Aim of the exercise: Reproduce, word for word, every line from the first one down to the line containing "seam_chamfer = 0.15", and nothing else.

Supplied material:
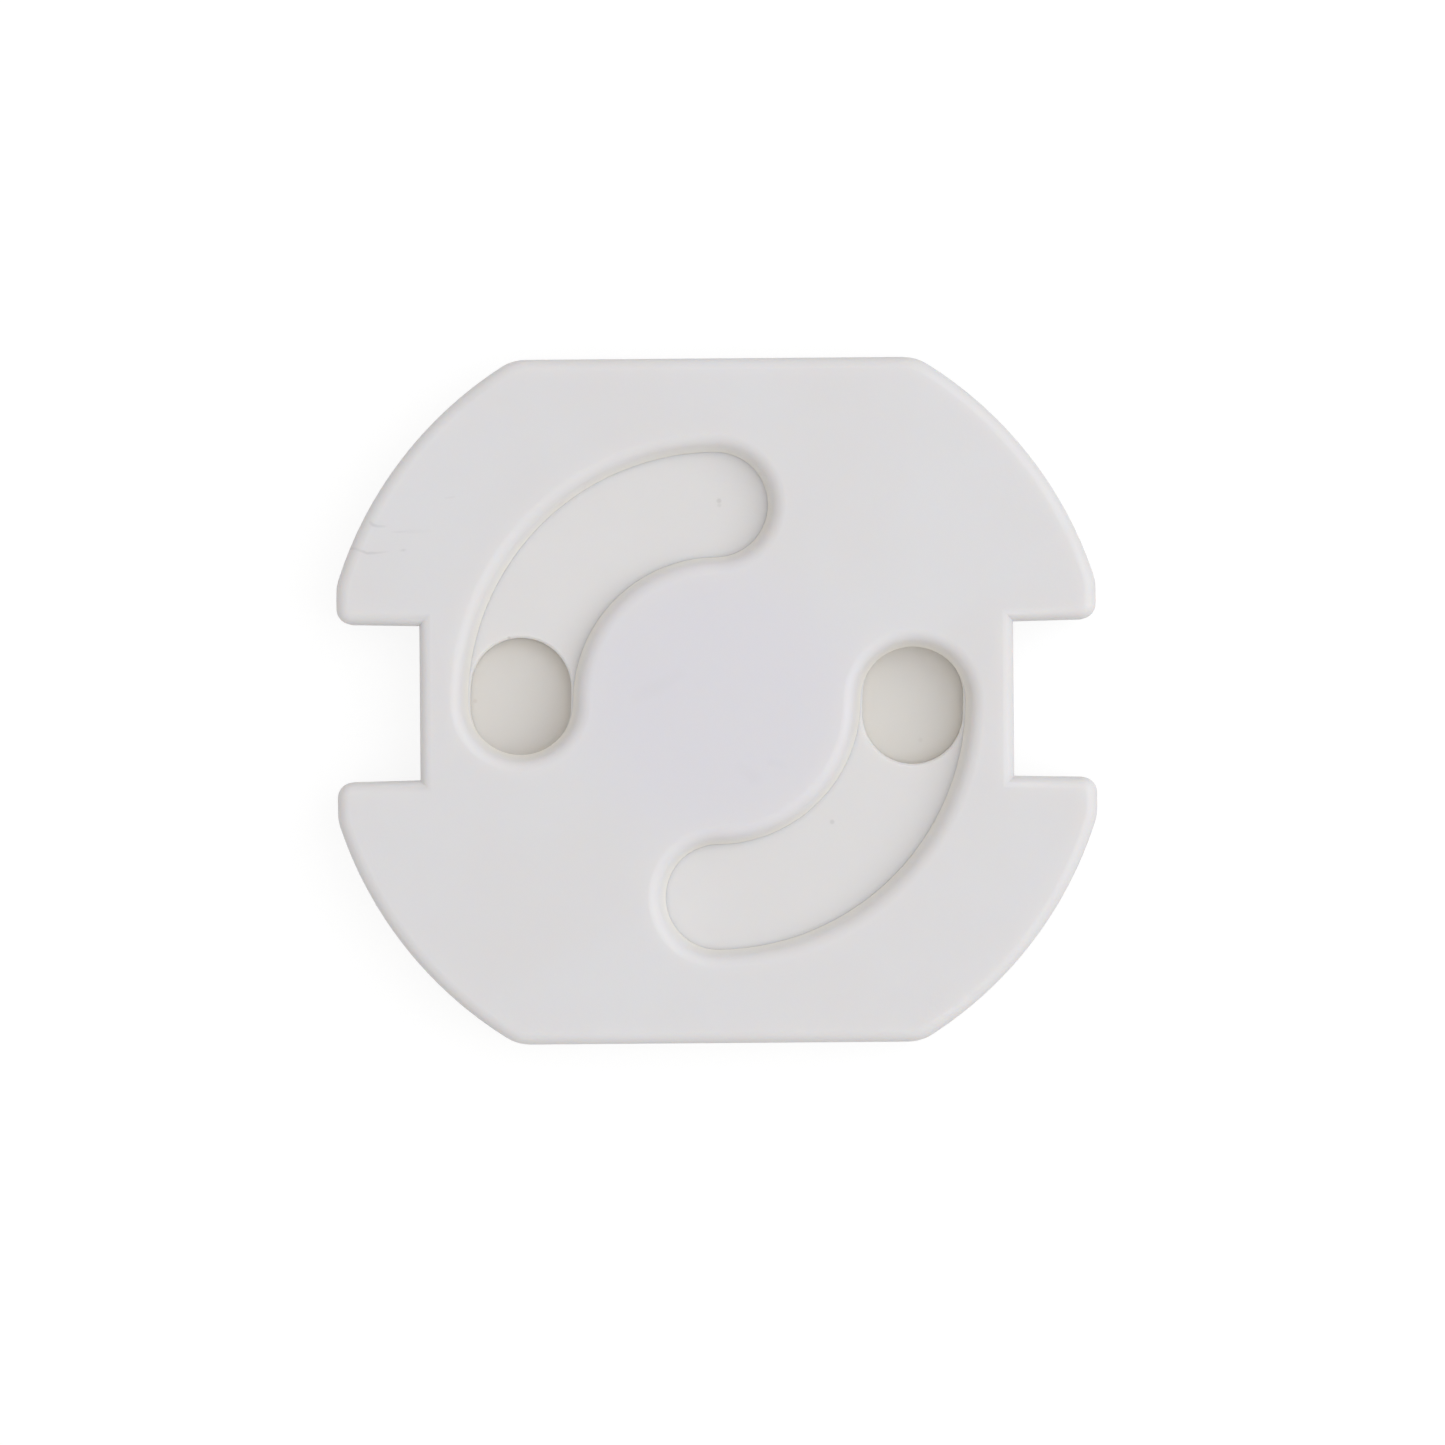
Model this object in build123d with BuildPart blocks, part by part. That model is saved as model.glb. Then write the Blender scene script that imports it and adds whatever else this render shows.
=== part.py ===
from build123d import *
import os

os.makedirs("parts", exist_ok=True)

# A child-safe cover that is glued into the recess of a round earthed wall socket, in millimetres.
# The origin is on the rotor's axis, at the back of the adhesive pad. +Z points out of the wall,
# +X runs through the two notches for the earth clips, and +Y runs over the socket's contacts.

# The plug that has to go in, and the turn that it makes
pin_pitch = 19.0
pin_diameter = 4.8
quarter_turn = 90

# Thicknesses, from the wall outwards
pad_thickness = 0.9
plate_thickness = 1.0
rotor_thickness = 1.2
front_wall = 1.4

# Slots in the front cover
slot_play = 0.3
slot_draft = 16
slot_rim_round = 0.65

# Rotor, and how far it has turned in the photograph
rotor_lap = 0.95
rotor_play = 0.05
rotor_gap = 0.15
hole_play = 0.1
hole_stretch = 0.9
hole_chamfer = 0.1
rest_turn = 1.4

# Stop lugs on the rotor's rim, and the curved grooves that they run in
lug_reach = 0.9
lug_sweep = 9
stop_play = 0.5

# Outline: what stands round the moving parts, and what is cut off the round rim
rim_wall = 5.15
flat_cut = 2.65
ear_cut = 0.85
notch_wall = 1.2
notch_width = 7.5
notch_flare = 0.1
shoulder_round = 2.2
ear_tip_round = 0.75
front_edge_round = 0.6
seam_chamfer = 0.15

# Back plate and pad
socket_hole_play = 0.4
peg_diameter = 2.0
peg_gap = 0.04
peg_short = 0.15
peg_angle = 45
pad_inset = 0.5
pad_hole_play = 1.6

# Heights that follow
cover_back = pad_thickness + plate_thickness
rotor_back = cover_back + rotor_play
pocket_depth = rotor_play + rotor_thickness + rotor_play
front_face = cover_back + pocket_depth + front_wall

# Radii and angles that follow, from the pins outwards
pin_circle = pin_pitch / 2
slot_width = pin_diameter + slot_play
hole_width = pin_diameter + hole_play
rotor_radius = pin_circle + slot_width / 2 + rotor_lap
pocket_radius = rotor_radius + rotor_gap
notch_floor = pocket_radius + notch_wall
groove_radius = pocket_radius + lug_reach
rim_radius = groove_radius + rim_wall
peg_circle = (groove_radius + rim_radius) / 2
lug_angle = 90 + quarter_turn / 2
groove_sweep = quarter_turn + lug_sweep + 2 * stop_play


def ring_sector(outer_radius, middle, sweep):
    """One stretch of a flat ring from the pins' circle outwards, the outline of a lug or a groove."""
    with BuildSketch() as sector:
        with BuildLine():
            outer = CenterArc((0, 0), outer_radius, middle - sweep / 2, sweep)
            inner = CenterArc((0, 0), pin_circle, middle - sweep / 2, sweep)
            Line(outer @ 0, inner @ 0)
            Line(outer @ 1, inner @ 1)
        make_face()
    return sector.sketch


# Outline: a disc with two flats for the guide ribs, its ears cut straight, and a notch in each side
# that is a little wider at its mouth
with BuildSketch() as plate_outline:
    Circle(rim_radius)
    Rectangle(2 * (rim_radius - ear_cut), 2 * (rim_radius - flat_cut), mode=Mode.INTERSECT)
    fillet(plate_outline.vertices(), shoulder_round)
    with PolarLocations(notch_floor, 2):
        Polygon(
            (0, -notch_width / 2),
            (0, notch_width / 2),
            (rim_radius - notch_floor, notch_width / 2 + notch_flare),
            (rim_radius - notch_floor, -notch_width / 2 - notch_flare),
            align=None,
            mode=Mode.SUBTRACT,
        )
    for side in (0, -1):
        ear_tips = plate_outline.vertices().group_by(Axis.X)[side].sort_by(Axis.Y)[1:3]
        fillet(ear_tips, ear_tip_round)

# The two slots, each a quarter turn long, along the circle that the pins travel on
with BuildSketch() as slots:
    with BuildLine(mode=Mode.PRIVATE) as pin_path:
        CenterArc((0, 0), pin_circle, 90, quarter_turn)
    with PolarLocations(0, 2):
        SlotArc(pin_path.edge(), slot_width)

# The front moulding: slots, a round pocket behind them, and pegs for the back plate
with BuildPart() as front_cover:
    with BuildSketch(Plane.XY.offset(cover_back)):
        add(plate_outline.sketch)
    extrude(amount=front_face - cover_back)
    fillet(front_cover.faces().sort_by(Axis.Z)[-1].edges(), front_edge_round)
    chamfer(front_cover.faces().sort_by(Axis.Z)[0].edges(), seam_chamfer)
    # The pocket, with the two grooves whose ends stop the rotor's lugs
    with BuildSketch(Plane.XY.offset(cover_back)):
        Circle(pocket_radius)
        with PolarLocations(0, 2):
            add(ring_sector(groove_radius, 90, groove_sweep))
    extrude(amount=pocket_depth, mode=Mode.SUBTRACT)
    # The slots, with walls that lean outwards and rims that are rounded
    with BuildSketch(Plane.XY.offset(front_face - front_wall)):
        add(slots.sketch)
    extrude(amount=front_wall, taper=-slot_draft, mode=Mode.SUBTRACT)
    slot_rims = front_cover.faces().sort_by(Axis.Z)[-1].inner_wires()
    fillet([edge for rim in slot_rims for edge in rim.edges()], slot_rim_round)
    # Four pegs in the ears
    with BuildSketch(Plane.XY.offset(cover_back)):
        with PolarLocations(peg_circle, 4, start_angle=peg_angle):
            Circle(peg_diameter / 2)
    extrude(amount=-(plate_thickness - peg_short))
front_cover.part.label = "front_cover"
export_step(front_cover.part, "parts/front_cover.step")

# The disc that turns: two stretched pin holes, and two lugs on its rim
with BuildPart() as rotor:
    with BuildSketch(Plane.XY.offset(rotor_back).rotated((0, 0, -rest_turn))):
        Circle(rotor_radius)
        with PolarLocations(0, 2):
            add(ring_sector(rotor_radius + lug_reach, lug_angle, lug_sweep))
        with PolarLocations(pin_circle, 2):
            SlotOverall(hole_width + hole_stretch, hole_width, rotation=90, mode=Mode.SUBTRACT)
    extrude(amount=rotor_thickness)
    hole_rims = rotor.faces().sort_by(Axis.Z)[-1].inner_wires()
    chamfer([edge for rim in hole_rims for edge in rim.edges()], hole_chamfer)
rotor.part.label = "rotor"
export_step(rotor.part, "parts/rotor.step")

# The plate that closes the pocket, with the two holes that lead into the socket
with BuildPart() as back_plate:
    with BuildSketch(Plane.XY.offset(pad_thickness)):
        add(plate_outline.sketch)
    extrude(amount=plate_thickness)
    chamfer(back_plate.faces().sort_by(Axis.Z)[-1].edges(), seam_chamfer)
    with BuildSketch(Plane.XY.offset(pad_thickness)):
        with PolarLocations(pin_circle, 2, start_angle=90):
            Circle((pin_diameter + socket_hole_play) / 2)
        with PolarLocations(peg_circle, 4, start_angle=peg_angle):
            Circle(peg_diameter / 2 + peg_gap)
    extrude(amount=plate_thickness, mode=Mode.SUBTRACT)
back_plate.part.label = "back_plate"
export_step(back_plate.part, "parts/back_plate.step")

# The foam tape, cut a little inside the outline and clear of the pins
with BuildPart() as adhesive_pad:
    with BuildSketch():
        add(plate_outline.sketch)
        offset(amount=-pad_inset)
        with PolarLocations(pin_circle, 2, start_angle=90):
            Circle((pin_diameter + pad_hole_play) / 2, mode=Mode.SUBTRACT)
    extrude(amount=pad_thickness)
adhesive_pad.part.label = "adhesive_pad"
export_step(adhesive_pad.part, "parts/adhesive_pad.step")
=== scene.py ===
import bmesh
import bpy
import math
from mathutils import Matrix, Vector, noise as mathNoise


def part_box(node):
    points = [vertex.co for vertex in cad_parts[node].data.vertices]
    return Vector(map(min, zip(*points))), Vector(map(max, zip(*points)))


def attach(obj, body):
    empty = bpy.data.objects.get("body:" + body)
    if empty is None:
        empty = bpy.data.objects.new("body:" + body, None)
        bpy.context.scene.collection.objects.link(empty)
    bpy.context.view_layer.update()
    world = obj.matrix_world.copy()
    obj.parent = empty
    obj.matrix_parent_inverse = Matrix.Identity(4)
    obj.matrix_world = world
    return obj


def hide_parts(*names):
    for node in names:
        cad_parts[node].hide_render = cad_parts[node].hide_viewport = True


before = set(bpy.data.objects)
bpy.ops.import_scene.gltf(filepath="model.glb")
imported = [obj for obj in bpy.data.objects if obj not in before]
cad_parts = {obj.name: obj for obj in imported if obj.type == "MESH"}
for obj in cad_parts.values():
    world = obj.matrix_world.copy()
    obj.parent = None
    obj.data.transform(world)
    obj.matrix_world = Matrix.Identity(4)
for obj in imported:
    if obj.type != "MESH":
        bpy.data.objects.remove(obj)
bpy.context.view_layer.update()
mm = 0.001
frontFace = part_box("front_cover")[1].z
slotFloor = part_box("rotor")[1].z
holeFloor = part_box("back_plate")[1].z
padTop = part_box("adhesive_pad")[1].z
print("frame loaded, front face at", round(frontFace / mm, 2), "mm")


def srgb(red, green, blue):
    # 0 to 255 screen values, as the linear colour that a shader takes
    linear = [((v / 255 + 0.055) / 1.055) ** 2.4 for v in (red, green, blue)]
    return (*linear, 1.0)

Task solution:
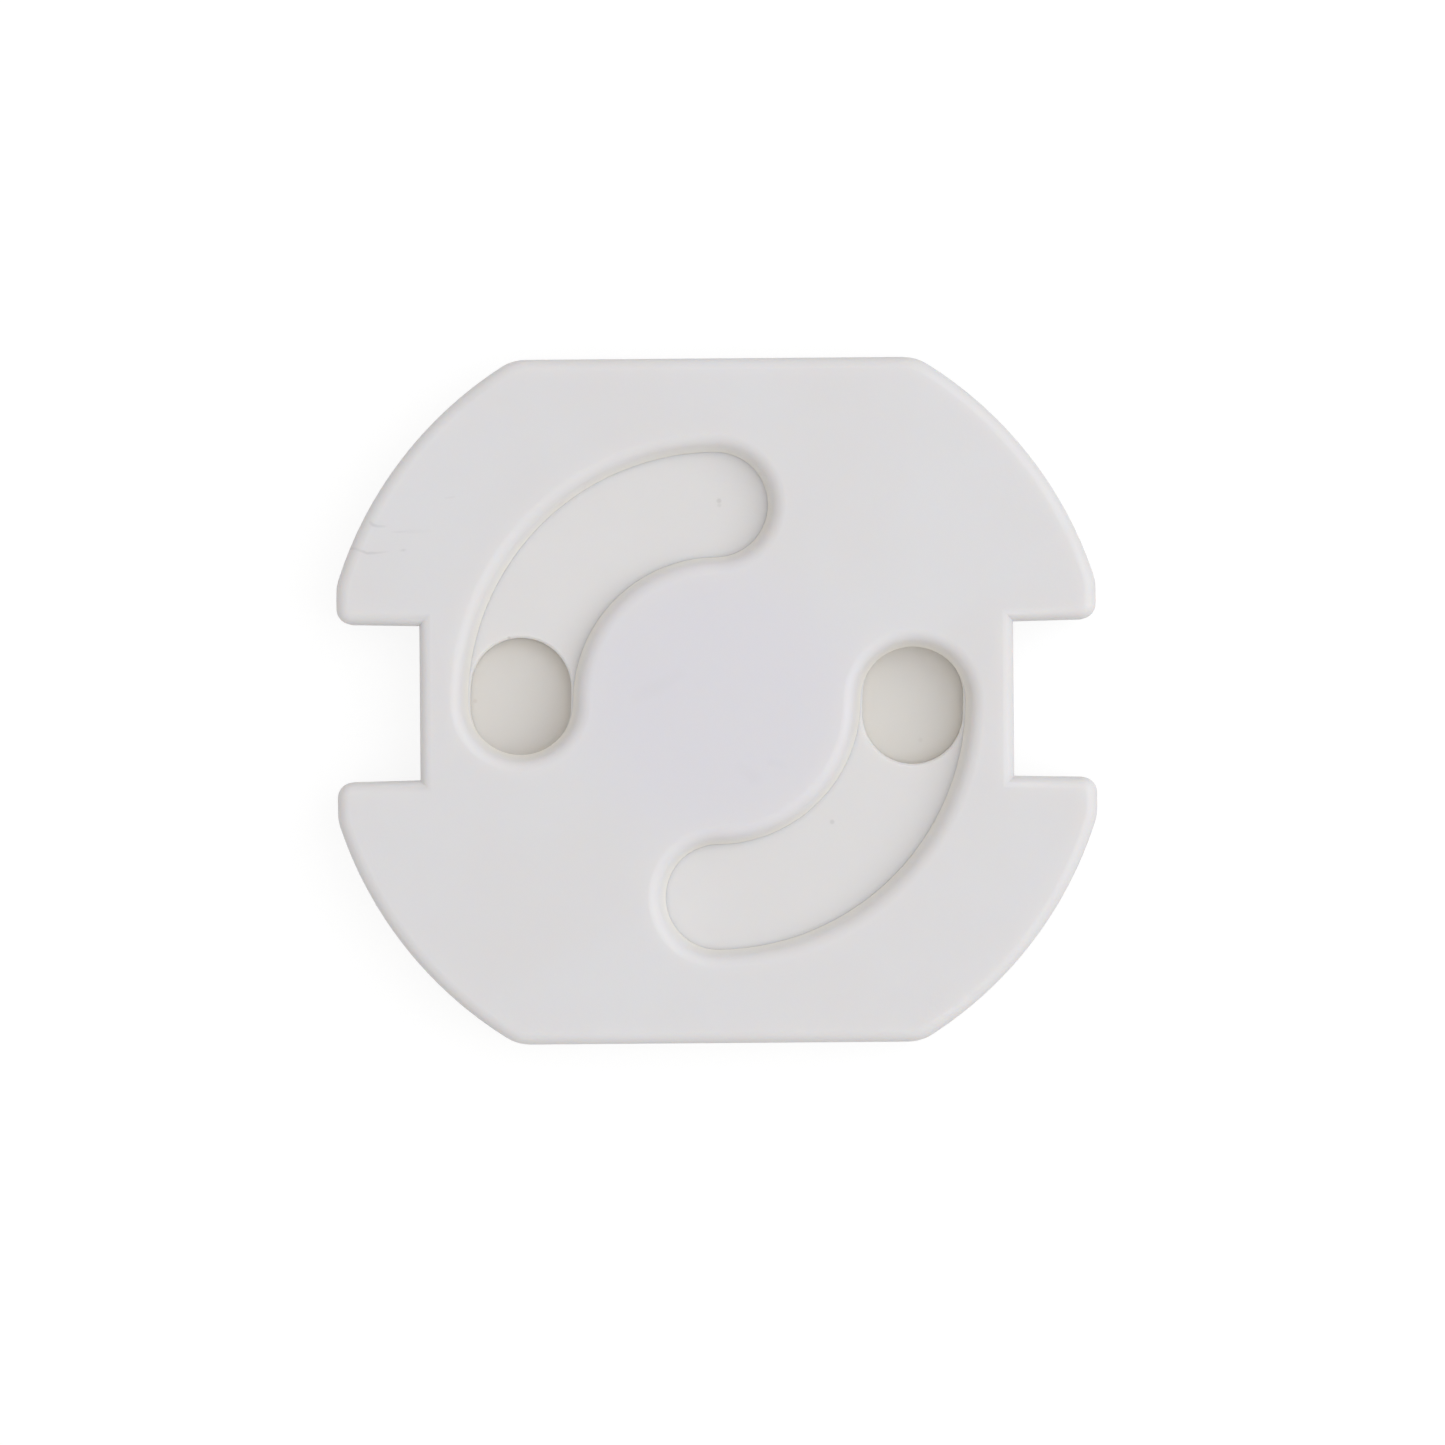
Model this object in build123d with BuildPart blocks, part by part. That model is saved as model.glb. Then write the Blender scene script that imports it and adds whatever else this render shows.
=== part.py ===
from build123d import *
import os

os.makedirs("parts", exist_ok=True)

# A child-safe cover that is glued into the recess of a round earthed wall socket, in millimetres.
# The origin is on the rotor's axis, at the back of the adhesive pad. +Z points out of the wall,
# +X runs through the two notches for the earth clips, and +Y runs over the socket's contacts.

# The plug that has to go in, and the turn that it makes
pin_pitch = 19.0
pin_diameter = 4.8
quarter_turn = 90

# Thicknesses, from the wall outwards
pad_thickness = 0.9
plate_thickness = 1.0
rotor_thickness = 1.2
front_wall = 1.4

# Slots in the front cover
slot_play = 0.3
slot_draft = 16
slot_rim_round = 0.65

# Rotor, and how far it has turned in the photograph
rotor_lap = 0.95
rotor_play = 0.05
rotor_gap = 0.15
hole_play = 0.1
hole_stretch = 0.9
hole_chamfer = 0.1
rest_turn = 1.4

# Stop lugs on the rotor's rim, and the curved grooves that they run in
lug_reach = 0.9
lug_sweep = 9
stop_play = 0.5

# Outline: what stands round the moving parts, and what is cut off the round rim
rim_wall = 5.15
flat_cut = 2.65
ear_cut = 0.85
notch_wall = 1.2
notch_width = 7.5
notch_flare = 0.1
shoulder_round = 2.2
ear_tip_round = 0.75
front_edge_round = 0.6
seam_chamfer = 0.15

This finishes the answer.